Quantum Loup
Garou
In 1927, Werner Heisenberg
declared it impossible to measure both the velocity and location of any
subatomic particle. The explanation seemed simple enough: the light needed
to see a subatomic particle gave the tiny mote more energy and knocked it
somewhere else before the photons showing where it had been reached the
observer's eye. Heisenberg called this the Uncertainty Principle. And Einstein
didn't like it. He came up with all kinds of clever experiments to disprove
it.
In a thought experiment, Einstein
filled a box on a scale with a radioactive substance that emitted radiation
randomly. The shutter of the box opened and quickly shut, timed by a precise
clock, so that some radiation escaped. In this way, he determined with accuracy
the time the energy got out and how much the box weighed before and after.

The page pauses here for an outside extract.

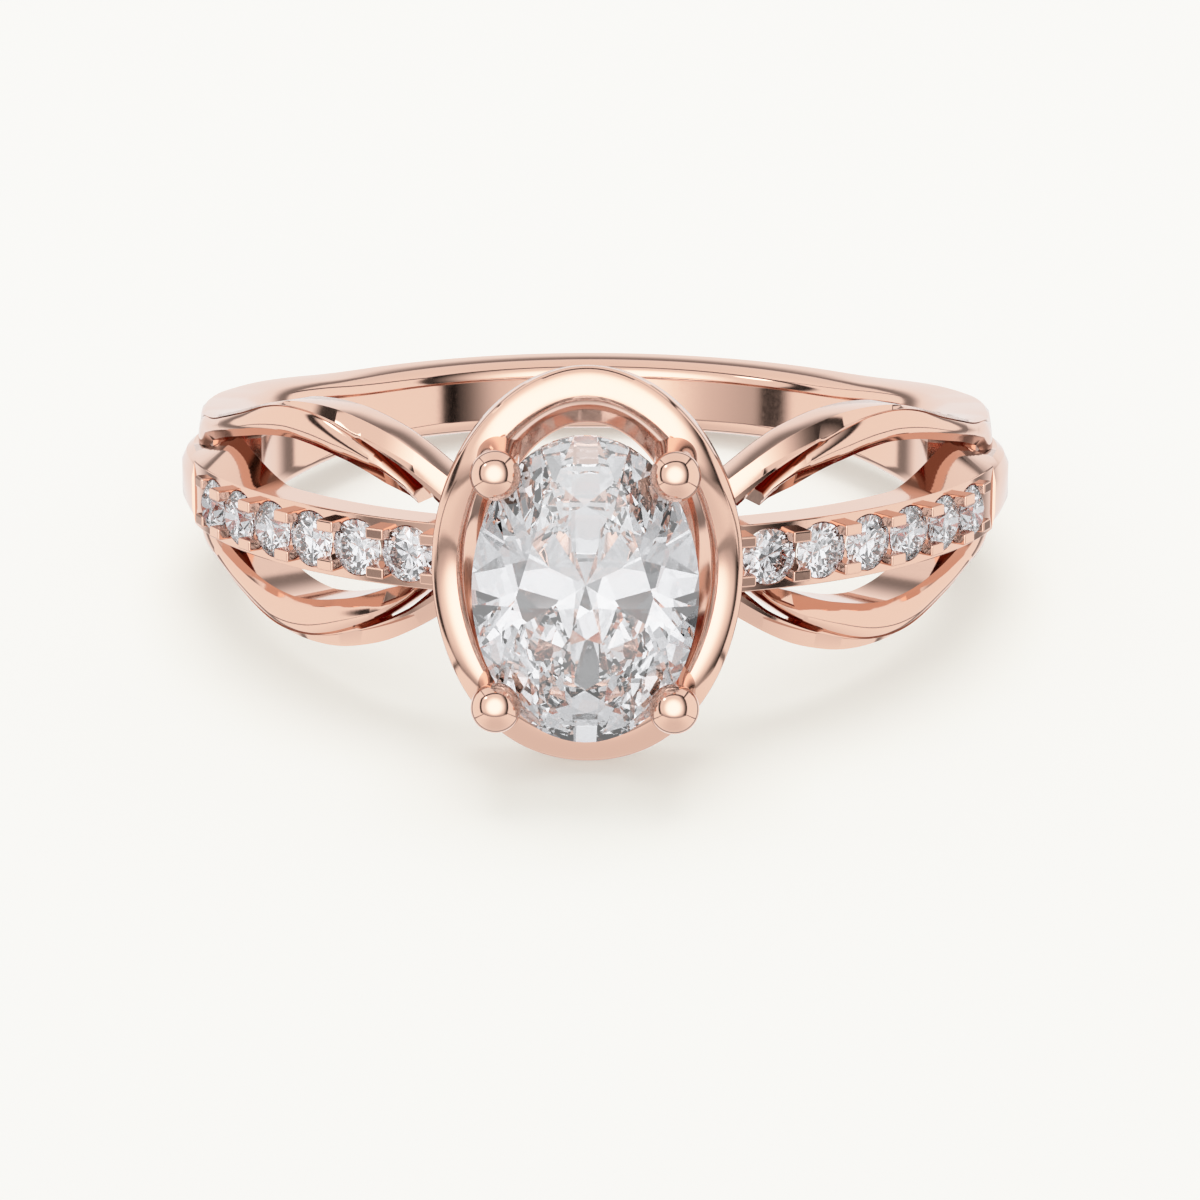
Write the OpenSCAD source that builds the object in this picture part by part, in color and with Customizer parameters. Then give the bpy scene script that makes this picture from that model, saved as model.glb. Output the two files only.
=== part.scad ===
/* [Finger bore] */
// Inside radius of the shank
bore_radius = 8.65; // [7.5:0.05:11]
// Axial length of the finger bore at the back of the shank
bore_length = 1.926; // [1.5:0.01:4]

/* [Shank] */
// Outside radius of the plain back of the shank
shank_radius = 10.10; // [9.8:0.01:10.6]
// Outside radius of the curved strands at the shoulders
strand_radius = 10.15; // [9.8:0.01:10.6]
// Radius where the comfort rounding meets the flat side
comfort_radius = 9.09; // [8.8:0.01:9.6]
// Axial depth of the comfort rounding
comfort_depth = 0.36; // [0.1:0.01:0.6]
// Small bevel on the outer edges
edge_bevel = 0.12; // [0.05:0.01:0.25]
// Axial offset of the strands' middle plane
strand_offset = 0.20; // [0:0.01:0.3]
// Angle from the head where the open slots begin to close
slot_end_angle = 82; // [60:0.5:84]

/* [Stone row] */
// Number of side stones on each shoulder
side_stones = 6; // [4:1:8]
// Angle of the first side stone from the head
first_stone_angle = 24.21; // [22:0.01:27]
// Angle between neighbouring side stones
stone_pitch = 7.741; // [7:0.001:9]
// Girdle radius of a side stone
side_stone_radius = 0.675; // [0.5:0.005:0.75]
// Radius of the girdle plane of the side stones from the ring axis
side_girdle_level = 10.50; // [10.2:0.01:10.7]
// Radius of the top face of the row's rails
row_face_radius = 10.50; // [10.4:0.01:10.8]
// Radius of the row's underside, which bridges the open slots
row_under_radius = 9.53; // [9.3:0.01:9.7]
// Half width of the row
row_half = 0.82; // [0.75:0.01:1.0]
// Angle where the stones' channel ends and the smooth end of the row begins
channel_end_angle = 72; // [68:0.5:75]
// Radius of the smooth end of the row
row_end_radius = 10.57; // [10.4:0.01:10.7]
// Angle where the smooth end has sunk into the shank
row_end_angle = 102; // [90:1:110]
// Radius of the tops of the shared beads
bead_top_radius = 10.82; // [10.6:0.01:11]

/* [Centre stone] */
// Half width of the oval stone at the girdle
stone_half_width = 2.64; // [2:0.01:3.5]
// Half length of the oval stone at the girdle
stone_half_length = 3.66; // [3:0.01:4.5]
// Distance of the girdle plane from the ring axis
girdle_level = 12.95; // [12:0.01:14]
// Height of the crown above the girdle
crown_height = 0.72; // [0.5:0.01:1]
// Depth of the pavilion under the girdle
pavilion_depth = 2.15; // [1.8:0.01:2.6]
// Gap between a stone and the metal
stone_gap = 0.03; // [0.01:0.005:0.06]

/* [Head] */
// Half width of the halo rim
halo_half_width = 3.678; // [3:0.001:4.5]
// Half length of the halo rim
halo_half_length = 4.80; // [4:0.001:5.5]
// Radius of the round prong tips
tip_radius = 0.57; // [0.4:0.01:0.7]
// Radius of the prong posts
post_radius = 0.50; // [0.3:0.01:0.6]
// Sideways distance of the prongs from the middle
prong_x = 2.074; // [1.5:0.001:3]
// Lengthwise distance of the prongs from the middle
prong_z = 2.77; // [2:0.001:4]
// Distance of the prong tips from the ring axis
tip_level = 13.24; // [12.5:0.01:14]
// Distance of the foot of the basket from the ring axis
basket_foot = 9.62; // [9:0.01:10]

/* [Hidden] */
metal_color = "#E9BFA8";
stone_color = "#EDF0F2";
bore_half = bore_length / 2;
bore_reach = 16;
buried_radius = 8.45;
buried_part = (comfort_radius - buried_radius) / (comfort_radius - bore_radius);
halo_rest_level = 10.42;
back_rest_radius = shank_radius - edge_bevel;
rest_run = halo_rest_level + back_rest_radius;
rest_tilt = atan((halo_half_length - bore_half) / rest_run);
rest_lift = back_rest_radius * sin(rest_tilt) + bore_half * cos(rest_tilt);
front_reach = tip_level * cos(rest_tilt) + prong_z * sin(rest_tilt) + tip_radius;
back_reach = shank_radius * cos(rest_tilt) + (bore_half - edge_bevel) * sin(rest_tilt);
rest_shift = (front_reach - back_reach) / 2;

// Half heights of the outer edge of the shoulders and the shank, by angle from the head
OUTER_EDGE = [[15, 1.05], [17.5, 1.36], [19.3, 1.58], [21.9, 1.87], [25.5, 2.24],
    [29.3, 2.56], [33.3, 2.78], [37.5, 2.93], [42.1, 2.97], [47.2, 2.91], [50.3, 2.80],
    [56.5, 2.50], [62.8, 2.17], [70, 1.87], [80, 1.68], [90, 1.61], [100, 1.50],
    [107, 1.39], [116, 1.27], [124, 1.14], [132, 1.01], [140, 0.963], [180, 0.963]];
// Half heights of the inner edge of the long strand
INNER_EDGE = [[21.5, 0.60], [23.1, 0.85], [24.8, 1.10], [25.6, 1.20], [29.4, 1.46],
    [33.5, 1.70], [37.7, 1.87], [42.4, 1.97], [47.5, 1.98], [53.5, 1.87], [60, 1.64],
    [65, 1.45], [70, 1.27], [75, 1.07], [79, 0.90], [82, 0.76], [84, 0.64], [86, 0.44],
    [87.5, 0.16]];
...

His famous E = MC2 equivalence of mass and energy allowed him to calculate
exactly how much energy was left in the box. Ta-da! He had measured both
the location and the velocity of the escaping radiation and had disproved
the Uncertainty Princple!
But he was wrong. His own theory
of relativity proved him wrong. Once the energy left the box, the box got
lighter and rose slightly on the measuring scale. That altered the position
of the clock and immediately put the box in a different reference frame.
Einstein's principle of relativity insists that a set of measurements depends
on an observer's particular frame of reference, and so the clock's measurement
of time was different before and after the energy escaped - and that resulted
in an inevitable margin of error. Experiments verified, in fact, that the
imprecision equaled the specific uncertainty predicted by Heisenberg's equation!
Like it or not, Einstein had
to accept that, on a fundamental level, the physical universe does not have
a definite form but exists as uncertainty - a reality of probabilities,
potentials, and pure chance. That is why he said, "I cannot believe
that God would choose to play dice with the universe."
Neils Bohr, a fellow quantum
physicist responded, "Einstein, don't tell God what to do."